University of Queensland to roll out shared server virtualisation

Chargeback service expected to be self-funding within 18 months

The University of Queensland (UQ) will soon deploy centralised server virtualisation services for its faculties and institutes in a university-wide project aimed at cutting IT costs and streamlining application delivery to 40,000 students and 7000 staff.

The university has tendered for a supplier to create a university-wide resource to provide shared virtual servers. This service would be available to UQ's seven faculties, five institutes, and the ITS department as a shared resource, a move away from its mostly decentralised model.

The services will be provided on a 'chargeback' basis with the university expecting the environment to be 'self-funding' within 18 months.

Ian Duncan, associate director, enterprise support, information technology services at The University of Queensland told CIO Australia, the university was open to running the centralised service in-house or handing over responsibility to a third-party cloud provider.

"It [will be] built in a way that we can create sustainable [infrastructure] where we are not continually going back and saying that we need [more funds] to expand this piece or that piece," he said. "It needs to be run properly as a service business within the university."

UQ's ITS department currently supports about 400 virtual servers delivering corporate applications that run everything from timetabling to parking meters. A further 1600 virtual servers used by other operating units within UQ's network and these support other applications including high memory research systems, said Duncan.

Duncan was quick to highlight that the project is not about the ITS department 'dictating' to other business units how they should deploy virtual servers.

"People can buy VMs off us now but our VM infrastructure has grown organically over the last five years and the storage layer is not quite right.

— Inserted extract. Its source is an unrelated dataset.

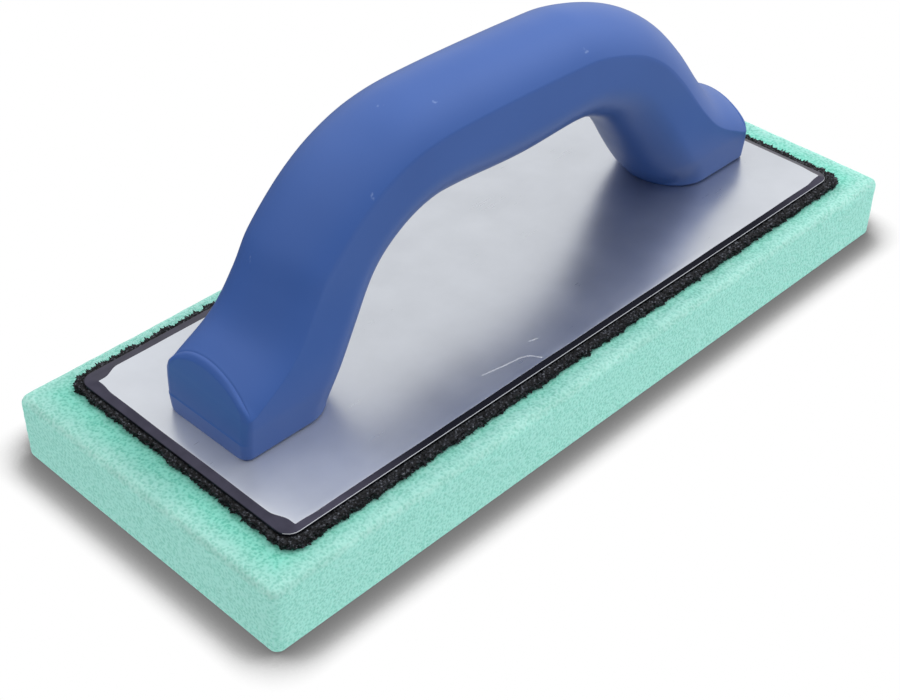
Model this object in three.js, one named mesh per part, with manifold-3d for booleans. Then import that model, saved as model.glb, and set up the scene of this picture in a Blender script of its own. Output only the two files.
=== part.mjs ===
// Grout float: a soft foam pad glued to a stiff aluminium plate, with a moulded bridge handle
// screwed on from below. Millimetres, +Z up, origin at the middle of the pad's underside,
// +X along the length of the float.
import * as THREE from 'three';
import { mergeVertices } from 'three/addons/utils/BufferGeometryUtils.js';
import Module from 'manifold-3d';

const wasm = await Module();
wasm.setup();

// ---- driving dimensions ----
const PAD = { length: 254, width: 101.6, height: 20.3, corner: 2, edge: 0.8 };
const FILM = { thickness: 0.2, corner: 3, fromEdge: 2, fromBend: 1.5 }; // each layer of contact adhesive
const BACKING = {
  length: 232,
  width: 88.6,
  height: 2.2,
  corner: 4,
  pressed: 0.7, // how much flatter its edge is, under the rim of the plate
  pressedSlope: 1.4,
  easedFoot: 0.4,
  easedTop: 0.6,
};
const PLATE = {
  offset: -0.9, // it sits a little nearer the same end as the handle
  length: 226,
  width: 82.8,
  thickness: 1,
  drop: 0.6, // how far the rim is turned down
  corner: 3.5,
  rimEnd: 2.9,
  rimSide: 1.9,
  bend: 0.4, // the bend lies this much further in on the underside
  eased: 0.2, // rounding of the sheared edge
};
const SCREW = {
  shank: 1.9,
  root: 1.4,
  length: 16,
  point: 3, // bare length at the point
  plain: 0.8, // plain shank above the plate
  head: 4.3,
  headHeight: 2,
  headEdge: 0.4,
  crown: 0.55, // radius of the head's flat crown, as a share of the head's radius
  shoulder: 0.9, // and of its shoulder
  shoulderHeight: 0.6, // height of the shoulder, as a share of the head's height
  sides: 14,
  threads: 9,
  threadRise: 0.35, // share of a thread's pitch taken by its lower flank
  recess: 1.1,
  recessWidth: 1.1,
  pocket: 1, // room round the head in the foam
};
const CLEARANCE = 0.3;
const OVERSHOOT = 1; // how far a cutter runs past the surface it opens

const HANDLE = {
  offset: -1.3, // the handle sits a little nearer one end of the plate
  half: 103.4, // from its middle to the flat end of each foot
  footHalfWidth: 16.2, // at footTop; it draws in a little below, down to the base
  baseHalfWidth: 15.5,
  gripHalfWidth: 14.4,
  crown: 9.3, // height of the domed top above the soft edge
  crownSweep: THREE.MathUtils.degToRad(71), // the dome stops short of square to the side
  under: 13.1, // depth of the rounding on the hand side
  footInner: 68.6, // from the middle to the hand side of each foot
  edge: 1.2, // rounding at the flat foot ends
  edgeStep: 0.3, // share of that rounding at its middle step
  thinnest: 0.05, // half width where a section closes
  topFall: 0.02, // fall of the top per millimetre of width, which keeps each section open
  footTop: 34, // height where the width starts to narrow
  gripStart: 62, // height where it has narrowed to the grip
};
const BOSS = { outer: 94, inner: 78, radius: 4.4, wall: 3.2, depth: 11, web: 1.2 };

// ---- heights of the layers ----
const padTop = PAD.height;
const backingBase = padTop + FILM.thickness;
const backingTop = backingBase + BACKING.height;
const plateBase = backingTop + FILM.thickness;
const plateTop = plateBase + PLATE.thickness;
const screwPlaces = [-BOSS.outer, -BOSS.inner, BOSS.inner, BOSS.outer];

// Side view of the handle, x from its middle: the line along the top from one foot's end to the
// other, and the line on the hand side from one foot to the other. It leans towards -X.
const topLine = new THREE.SplineCurve([
  [-HANDLE.half, 46.1], [-93, 52.8], [-86, 62.3], [-80, 71.8], [-68, 83.5], [-55, 91.5], [-40, 96],
  [-20, 97.1], [15, 96.5], [30, 95.2], [48, 89.6], [62, 81.2], [74, 69.6], [86, 54.9], [93, 48.3],
  [HANDLE.half, 42.9],
].map(([x, z]) => new THREE.Vector2(x, z)));
const handLine = new THREE.SplineCurve([
  [-HANDLE.footInner, plateTop], [-64, 32.5], [-58, 42.9], [-51, 53.8], [-43, 60.4], [-34, 63.9],
  [-24, 64.3], [0, 62.8], [24, 63.4], [34, 61.1], [43, 56.2], [51, 47.4], [58, 37.3],
  [64, 28.9], [HANDLE.footInner, plateTop],
].map(([x, z]) => new THREE.Vector2(x, z)));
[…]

There's an opportunity for us to refresh, do it all over again and do it properly," he said.

"What we are saying is we [ITS] are going to spend money anyway, 'how about we do this as a university-wide project?'"

"People are in different stages of their refresh cycle too.....hopefully they put some of their refresh money into the central infrastructure rather than doing it themselves."

"We want much more transparency on how much [IT services] really cost so that people can understand that going forward. It's been a big problem for us trying to explain that service x costs this much money," he said.

Cost savings will be realised through co-ordinated purchasing - building one properly engineered VM environment rather than 10 smaller VMs - while reducing the hidden cost of managing infrastructure, Duncan said.

Duncan said that virtual machines for testing and development are being handed off to cloud service provider Amazon, while 'really high-performance' machines will continue to be managed by individuals who need them.